Life From A Window Paul Weller Et L’Angleterre Pop
NICOLAS SAUVAGE Camion Blanc
Et si Paul Weller, à l’insu de la plupart des Français, était un des musiciens les plus importants de sa génération ? Pour Nicolas Sauvage, auteur, prof, conférencier rock — oui, ça existe — la cause est entendue et les 500 pages de son “Life From A Window — Paul Weller Et L’Angleterre Pop” en sont un plaidoyer tout à fait convaincant. Entré par hasard temporel plus que par appartenance musicale dans le clan étroit des punk rockers, Weller et son premier groupe Jam connurent alors un succès que son groupe suivant, Style Council, très différent musicalement, n’égala jamais. Depuis, sa très riche carrière solo montre chez ce brillant musicien une rarissime capacité à changer, évoluer et s’ouvrir aux collaborations ou aux influences sans jamais y perdre son originalité et son caractère propre. Immense star en Grande-Bretagne, figure tutélaire d’un certain dandysme local, aussi musical que vestimentaire, Weller n’a jamais vraiment joui de la même popularité hors de ses frontières natales et la France, entre autres, ne lui a certainement jamais accordé l’attention qu’il mérite. Réparant l’outrage, Sauvage offre une biographie très détaillée mais avant tout musicale, nous épargnant donc les écueils crapoteux des bios classiques de rock star et, dans le cas du discret Weller, nous évitant ainsi, au passage, quelques descriptions de bonheur conjugal à répétition, vu que le sieur Weller est quand même papa de huit rejetons, égalant par là, quoiqu’à un plus jeune âge, les exploits prolifiques de sir Mick Jagger. Fort d’une carrière de plus de 40 ans — et ce n’est pas fini — Weller, qui n’a cessé de se réinventer et qui, à chaque carrefour, a toujours choisi les chemins inattendus et les voies nouvelles, reste malgré tout fidèle aux idéaux de sa jeunesse et à une élégance, physique tout autant que morale, pur héritage mod, qui explique peut-être aussi sa longévité.
Bleu Blanc Brahms
YOUSSEF ABBAS Jacqueline Chambon
De toute les brûlantes soirées d’été qui marquent nos souvenirs, il en est une, en juillet 98 qu’aucun Français, amateur survolté de foot ou incroyant alors saturé, n’a pu oublier. Cette soirée, Youssef Abbas ne l’a pas oubliée du tout et son livre, “Bleu Blanc Brahms”, raconte donc ces quelques heures électriques dans la petite banlieue d’une ville de province où ses héros, habitants du même triste ensemble, vont vivre très différemment ces extraordinaires minutes. L’auteur, qui avait alors 15 ans, évoque sa succincte bio et c’est, sans aucun doute, une des raisons qui expliquent l’épatant naturel de ses deux jeunes héros et le réalisme des sentiments et des dialogues.
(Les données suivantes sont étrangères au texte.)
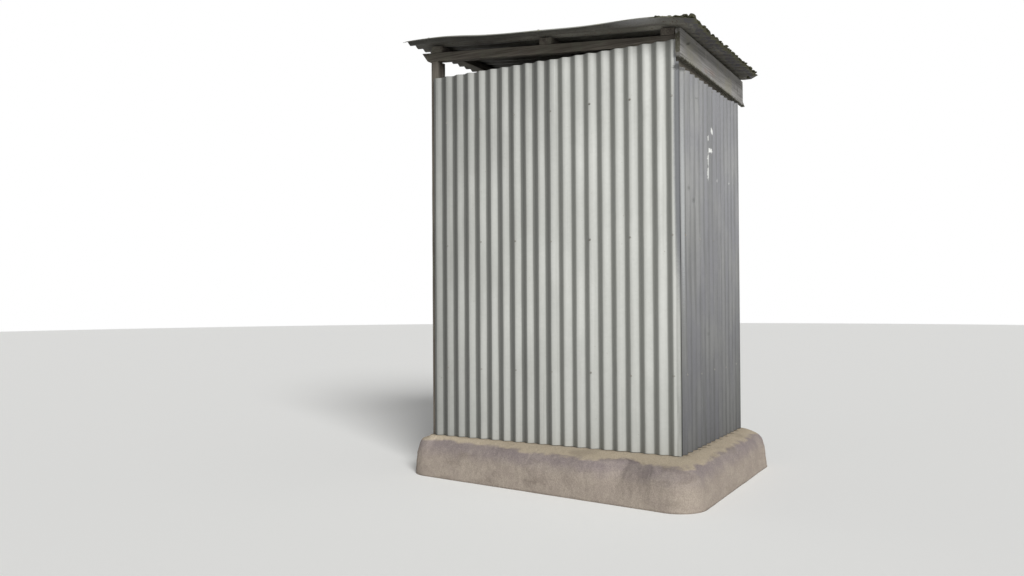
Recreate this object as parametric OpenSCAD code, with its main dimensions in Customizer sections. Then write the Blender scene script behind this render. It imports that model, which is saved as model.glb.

Gens des centres-villes contre banlieusards, filles contre garçons, Johnny contre Brahms, ces rencontres inattendues ne se feront pas sans conséquences et cette chouette reconstitution n’essaie pas non plus de ripoliner un passé bien sûr plus complexe que les apparences. Les amateurs de foot auront eux, en plus, le plaisir d’y retrouver la fièvre de ce tournant enchanté et de partager ainsi à nouveau cette excitation et cette joie. Abbas réussit là un premier roman d’initiation bien joliment écrit qui touchera les amateurs de ballon rond mais rappellera aux autres que le foot, parfois, porte et dépasse ses spectateurs, bien au-delà du terrain.